═══ ENTRIES

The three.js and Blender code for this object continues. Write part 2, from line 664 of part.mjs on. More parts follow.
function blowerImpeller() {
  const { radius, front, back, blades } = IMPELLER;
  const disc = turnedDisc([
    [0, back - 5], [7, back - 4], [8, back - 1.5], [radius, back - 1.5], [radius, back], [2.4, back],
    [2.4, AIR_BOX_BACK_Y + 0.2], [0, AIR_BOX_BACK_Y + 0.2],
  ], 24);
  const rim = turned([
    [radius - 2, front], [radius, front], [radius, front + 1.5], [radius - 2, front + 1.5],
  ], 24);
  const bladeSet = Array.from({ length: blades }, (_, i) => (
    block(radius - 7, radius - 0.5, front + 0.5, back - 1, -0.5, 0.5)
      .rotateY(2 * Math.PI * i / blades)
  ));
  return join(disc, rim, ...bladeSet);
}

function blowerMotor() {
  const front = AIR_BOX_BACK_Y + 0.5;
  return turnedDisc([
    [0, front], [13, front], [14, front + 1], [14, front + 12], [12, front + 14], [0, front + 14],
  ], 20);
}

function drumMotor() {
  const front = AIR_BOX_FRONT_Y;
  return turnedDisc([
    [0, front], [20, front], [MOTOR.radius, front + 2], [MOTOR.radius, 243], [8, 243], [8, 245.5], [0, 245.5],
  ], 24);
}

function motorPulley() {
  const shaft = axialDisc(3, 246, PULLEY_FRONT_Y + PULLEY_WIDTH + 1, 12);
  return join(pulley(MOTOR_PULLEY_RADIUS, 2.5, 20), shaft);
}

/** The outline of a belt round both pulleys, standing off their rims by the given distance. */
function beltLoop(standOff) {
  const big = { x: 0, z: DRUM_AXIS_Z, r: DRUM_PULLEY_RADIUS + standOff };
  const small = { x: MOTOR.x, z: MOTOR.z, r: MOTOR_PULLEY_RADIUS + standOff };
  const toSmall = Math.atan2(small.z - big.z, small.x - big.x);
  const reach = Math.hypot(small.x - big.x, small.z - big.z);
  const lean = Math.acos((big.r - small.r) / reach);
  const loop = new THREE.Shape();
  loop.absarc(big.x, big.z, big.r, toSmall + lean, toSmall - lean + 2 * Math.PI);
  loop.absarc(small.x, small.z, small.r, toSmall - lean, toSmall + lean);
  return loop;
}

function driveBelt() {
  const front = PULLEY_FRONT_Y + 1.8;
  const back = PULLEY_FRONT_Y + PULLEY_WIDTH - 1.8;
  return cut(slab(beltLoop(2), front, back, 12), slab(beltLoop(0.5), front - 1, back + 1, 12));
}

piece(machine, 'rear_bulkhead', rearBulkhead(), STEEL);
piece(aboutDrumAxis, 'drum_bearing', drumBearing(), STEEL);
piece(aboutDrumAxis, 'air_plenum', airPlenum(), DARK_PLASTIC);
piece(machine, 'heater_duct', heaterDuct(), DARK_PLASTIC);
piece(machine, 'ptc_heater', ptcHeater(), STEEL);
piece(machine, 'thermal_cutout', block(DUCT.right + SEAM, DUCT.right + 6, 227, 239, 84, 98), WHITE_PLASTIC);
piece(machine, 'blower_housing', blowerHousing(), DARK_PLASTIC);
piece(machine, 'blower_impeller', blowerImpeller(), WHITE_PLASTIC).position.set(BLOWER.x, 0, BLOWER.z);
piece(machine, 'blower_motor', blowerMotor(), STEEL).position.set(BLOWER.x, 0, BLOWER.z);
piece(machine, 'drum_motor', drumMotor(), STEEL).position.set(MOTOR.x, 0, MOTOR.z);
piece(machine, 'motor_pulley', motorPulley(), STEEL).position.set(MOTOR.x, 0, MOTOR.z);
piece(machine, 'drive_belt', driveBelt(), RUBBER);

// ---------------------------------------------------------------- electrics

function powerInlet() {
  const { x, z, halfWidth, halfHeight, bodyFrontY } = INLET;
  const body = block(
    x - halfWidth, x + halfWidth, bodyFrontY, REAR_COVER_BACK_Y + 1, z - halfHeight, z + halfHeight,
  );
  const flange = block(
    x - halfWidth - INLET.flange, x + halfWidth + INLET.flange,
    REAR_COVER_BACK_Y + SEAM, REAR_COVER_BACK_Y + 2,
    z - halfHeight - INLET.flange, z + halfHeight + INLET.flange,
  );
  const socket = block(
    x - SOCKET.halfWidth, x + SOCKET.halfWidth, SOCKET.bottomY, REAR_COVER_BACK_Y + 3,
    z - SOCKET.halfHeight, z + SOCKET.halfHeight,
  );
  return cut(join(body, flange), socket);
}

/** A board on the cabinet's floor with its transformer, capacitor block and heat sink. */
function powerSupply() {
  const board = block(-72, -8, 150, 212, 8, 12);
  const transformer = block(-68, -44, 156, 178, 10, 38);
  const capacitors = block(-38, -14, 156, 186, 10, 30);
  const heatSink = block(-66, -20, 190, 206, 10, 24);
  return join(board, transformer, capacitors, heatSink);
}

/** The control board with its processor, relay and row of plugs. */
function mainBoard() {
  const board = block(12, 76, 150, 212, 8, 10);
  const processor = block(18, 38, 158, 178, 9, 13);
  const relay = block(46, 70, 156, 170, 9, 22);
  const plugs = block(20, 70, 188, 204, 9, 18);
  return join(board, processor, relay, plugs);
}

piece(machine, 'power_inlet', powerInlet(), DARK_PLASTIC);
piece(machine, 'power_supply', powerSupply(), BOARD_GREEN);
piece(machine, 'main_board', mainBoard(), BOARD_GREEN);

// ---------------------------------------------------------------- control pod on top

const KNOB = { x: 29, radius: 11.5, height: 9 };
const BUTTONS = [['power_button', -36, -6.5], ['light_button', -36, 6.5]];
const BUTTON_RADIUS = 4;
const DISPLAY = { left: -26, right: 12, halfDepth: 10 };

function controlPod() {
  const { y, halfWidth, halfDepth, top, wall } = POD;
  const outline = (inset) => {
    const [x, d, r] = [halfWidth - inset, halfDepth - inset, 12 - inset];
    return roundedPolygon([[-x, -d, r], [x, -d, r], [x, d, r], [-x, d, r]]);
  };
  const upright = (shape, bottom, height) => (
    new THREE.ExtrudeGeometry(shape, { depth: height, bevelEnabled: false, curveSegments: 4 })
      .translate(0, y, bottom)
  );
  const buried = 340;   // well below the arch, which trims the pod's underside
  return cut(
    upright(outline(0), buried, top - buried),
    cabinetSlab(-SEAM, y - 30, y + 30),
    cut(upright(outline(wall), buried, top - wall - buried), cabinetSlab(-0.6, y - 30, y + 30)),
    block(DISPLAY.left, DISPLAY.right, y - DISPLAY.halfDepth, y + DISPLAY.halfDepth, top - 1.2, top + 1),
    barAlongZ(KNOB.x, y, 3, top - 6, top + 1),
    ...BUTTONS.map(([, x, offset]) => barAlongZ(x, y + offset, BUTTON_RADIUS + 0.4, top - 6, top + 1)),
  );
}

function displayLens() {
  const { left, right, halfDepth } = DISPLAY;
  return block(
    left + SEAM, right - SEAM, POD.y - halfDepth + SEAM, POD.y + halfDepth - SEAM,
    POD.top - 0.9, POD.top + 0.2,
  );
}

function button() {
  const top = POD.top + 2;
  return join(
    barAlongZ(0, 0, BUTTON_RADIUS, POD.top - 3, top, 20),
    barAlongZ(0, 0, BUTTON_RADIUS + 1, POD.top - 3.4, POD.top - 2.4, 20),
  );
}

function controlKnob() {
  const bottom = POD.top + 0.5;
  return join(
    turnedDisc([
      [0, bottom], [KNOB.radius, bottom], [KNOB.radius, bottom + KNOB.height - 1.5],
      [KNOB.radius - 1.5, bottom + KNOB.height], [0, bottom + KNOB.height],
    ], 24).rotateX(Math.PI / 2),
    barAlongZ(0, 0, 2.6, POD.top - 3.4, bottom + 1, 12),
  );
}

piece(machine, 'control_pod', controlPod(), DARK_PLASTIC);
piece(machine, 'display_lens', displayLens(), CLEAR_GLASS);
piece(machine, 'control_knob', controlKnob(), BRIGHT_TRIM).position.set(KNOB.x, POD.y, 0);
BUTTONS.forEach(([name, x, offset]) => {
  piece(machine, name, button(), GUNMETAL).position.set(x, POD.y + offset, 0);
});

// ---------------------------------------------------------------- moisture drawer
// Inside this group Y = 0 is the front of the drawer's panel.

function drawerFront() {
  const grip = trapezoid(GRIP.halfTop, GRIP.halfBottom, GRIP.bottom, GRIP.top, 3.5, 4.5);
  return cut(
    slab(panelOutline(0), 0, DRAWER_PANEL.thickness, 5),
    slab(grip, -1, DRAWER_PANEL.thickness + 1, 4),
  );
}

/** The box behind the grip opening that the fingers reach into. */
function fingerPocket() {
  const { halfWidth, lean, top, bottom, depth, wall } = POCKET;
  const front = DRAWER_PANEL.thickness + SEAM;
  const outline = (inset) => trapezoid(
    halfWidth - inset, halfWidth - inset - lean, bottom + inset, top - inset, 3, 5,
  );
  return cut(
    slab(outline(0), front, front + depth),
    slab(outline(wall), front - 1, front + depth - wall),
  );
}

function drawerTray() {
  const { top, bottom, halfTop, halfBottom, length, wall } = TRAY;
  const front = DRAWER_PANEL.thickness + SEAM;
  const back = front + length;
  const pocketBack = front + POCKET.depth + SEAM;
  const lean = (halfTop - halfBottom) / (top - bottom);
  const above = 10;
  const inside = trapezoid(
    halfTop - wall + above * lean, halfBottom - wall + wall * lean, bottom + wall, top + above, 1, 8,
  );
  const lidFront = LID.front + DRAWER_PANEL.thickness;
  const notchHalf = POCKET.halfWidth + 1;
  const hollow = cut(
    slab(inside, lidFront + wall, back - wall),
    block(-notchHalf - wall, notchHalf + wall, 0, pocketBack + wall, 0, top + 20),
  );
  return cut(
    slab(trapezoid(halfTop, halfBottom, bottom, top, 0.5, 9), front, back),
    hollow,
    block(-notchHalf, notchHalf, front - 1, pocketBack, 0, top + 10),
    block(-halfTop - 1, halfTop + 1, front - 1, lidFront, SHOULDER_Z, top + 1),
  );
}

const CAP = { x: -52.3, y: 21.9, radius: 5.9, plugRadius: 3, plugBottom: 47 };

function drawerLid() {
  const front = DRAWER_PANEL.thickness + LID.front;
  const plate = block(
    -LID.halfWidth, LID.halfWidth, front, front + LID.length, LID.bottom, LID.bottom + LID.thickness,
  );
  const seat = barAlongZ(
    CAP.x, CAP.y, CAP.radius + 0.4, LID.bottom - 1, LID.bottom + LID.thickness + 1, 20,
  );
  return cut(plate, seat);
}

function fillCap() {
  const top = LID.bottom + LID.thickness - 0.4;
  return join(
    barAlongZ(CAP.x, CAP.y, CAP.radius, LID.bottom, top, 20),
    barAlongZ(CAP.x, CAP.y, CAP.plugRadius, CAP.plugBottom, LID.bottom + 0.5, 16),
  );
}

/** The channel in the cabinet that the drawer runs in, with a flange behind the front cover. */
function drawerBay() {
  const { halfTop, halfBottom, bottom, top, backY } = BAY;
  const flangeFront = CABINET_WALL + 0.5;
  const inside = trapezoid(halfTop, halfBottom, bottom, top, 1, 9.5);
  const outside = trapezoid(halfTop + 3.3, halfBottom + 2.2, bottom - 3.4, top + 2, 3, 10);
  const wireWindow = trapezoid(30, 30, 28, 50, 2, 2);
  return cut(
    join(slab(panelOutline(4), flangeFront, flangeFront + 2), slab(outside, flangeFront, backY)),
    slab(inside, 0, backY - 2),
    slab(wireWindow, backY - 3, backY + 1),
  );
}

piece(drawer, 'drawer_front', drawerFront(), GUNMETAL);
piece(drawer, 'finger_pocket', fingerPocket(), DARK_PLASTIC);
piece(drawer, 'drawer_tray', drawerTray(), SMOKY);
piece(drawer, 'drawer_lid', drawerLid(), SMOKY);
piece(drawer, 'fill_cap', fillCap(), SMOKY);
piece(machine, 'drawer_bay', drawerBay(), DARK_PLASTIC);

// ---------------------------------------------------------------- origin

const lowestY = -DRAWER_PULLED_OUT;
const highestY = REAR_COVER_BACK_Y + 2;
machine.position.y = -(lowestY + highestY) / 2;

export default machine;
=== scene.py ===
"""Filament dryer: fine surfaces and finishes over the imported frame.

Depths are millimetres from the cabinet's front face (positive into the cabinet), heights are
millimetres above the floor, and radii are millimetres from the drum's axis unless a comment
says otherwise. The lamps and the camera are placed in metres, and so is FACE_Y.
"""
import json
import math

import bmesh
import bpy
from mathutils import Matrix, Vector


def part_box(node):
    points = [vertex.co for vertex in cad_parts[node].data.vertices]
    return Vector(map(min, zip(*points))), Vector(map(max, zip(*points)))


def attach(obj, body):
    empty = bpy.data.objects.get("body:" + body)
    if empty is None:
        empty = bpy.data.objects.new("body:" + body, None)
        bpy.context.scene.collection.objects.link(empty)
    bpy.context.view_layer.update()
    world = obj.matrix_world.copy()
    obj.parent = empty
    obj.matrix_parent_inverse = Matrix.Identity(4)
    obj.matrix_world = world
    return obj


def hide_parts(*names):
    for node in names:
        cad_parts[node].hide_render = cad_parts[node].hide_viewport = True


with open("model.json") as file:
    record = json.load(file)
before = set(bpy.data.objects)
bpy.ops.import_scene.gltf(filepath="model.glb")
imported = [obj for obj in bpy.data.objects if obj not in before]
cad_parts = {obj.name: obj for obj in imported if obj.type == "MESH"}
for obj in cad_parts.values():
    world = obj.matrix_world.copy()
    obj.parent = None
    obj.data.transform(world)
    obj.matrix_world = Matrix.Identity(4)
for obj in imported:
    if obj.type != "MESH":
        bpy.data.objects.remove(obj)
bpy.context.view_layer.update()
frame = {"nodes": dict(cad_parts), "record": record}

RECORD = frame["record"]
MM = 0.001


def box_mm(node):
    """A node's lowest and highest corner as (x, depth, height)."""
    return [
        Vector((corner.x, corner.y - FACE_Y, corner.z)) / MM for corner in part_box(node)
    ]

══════
═══ ENTRIES

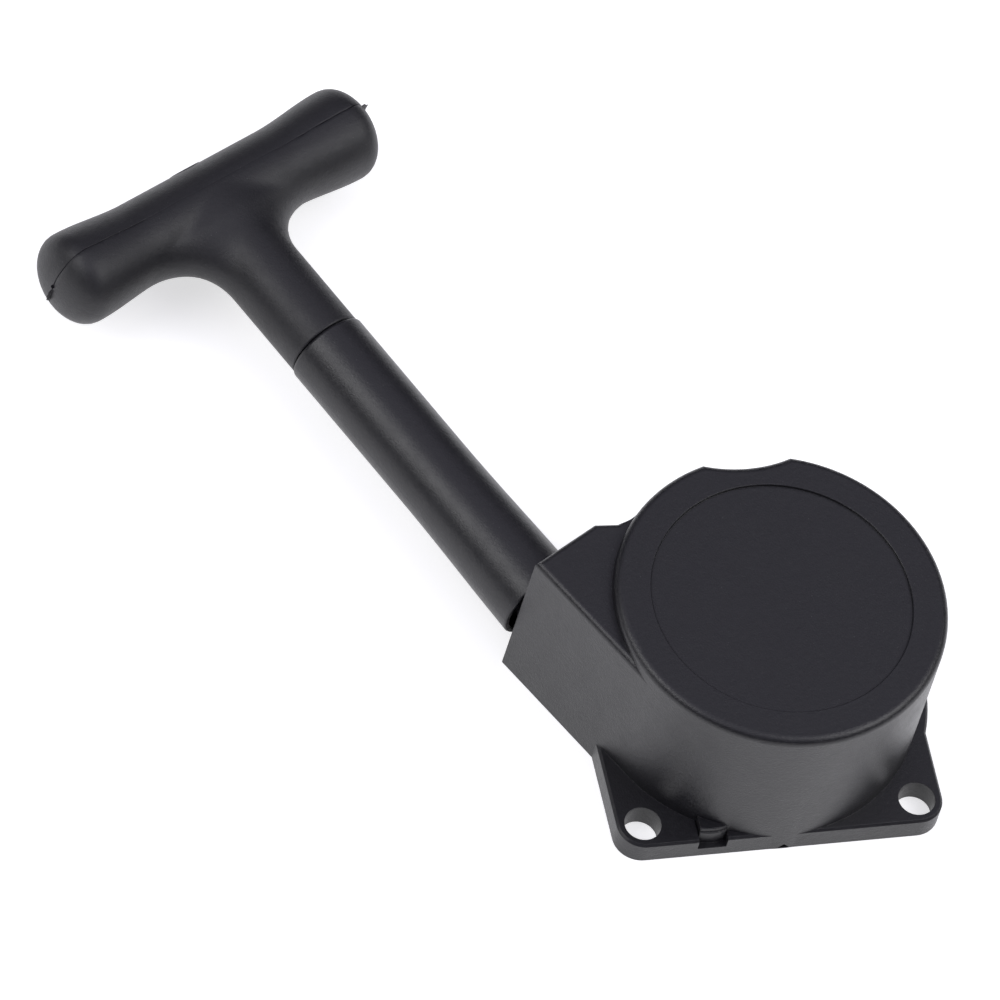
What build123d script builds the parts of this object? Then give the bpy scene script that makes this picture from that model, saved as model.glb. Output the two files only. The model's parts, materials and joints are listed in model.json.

══════

● TASK BRIEF:
Give back, word for word, each line from the one containing "const lowestY = -DRAWER_PULLED_OUT;" down to the one containing "from mathutils import Matrix, Vector", including those two lines.

● FINISHED TASK:
const lowestY = -DRAWER_PULLED_OUT;
const highestY = REAR_COVER_BACK_Y + 2;
machine.position.y = -(lowestY + highestY) / 2;

export default machine;
=== scene.py ===
"""Filament dryer: fine surfaces and finishes over the imported frame.

Depths are millimetres from the cabinet's front face (positive into the cabinet), heights are
millimetres above the floor, and radii are millimetres from the drum's axis unless a comment
says otherwise. The lamps and the camera are placed in metres, and so is FACE_Y.
"""
import json
import math

import bmesh
import bpy
from mathutils import Matrix, Vector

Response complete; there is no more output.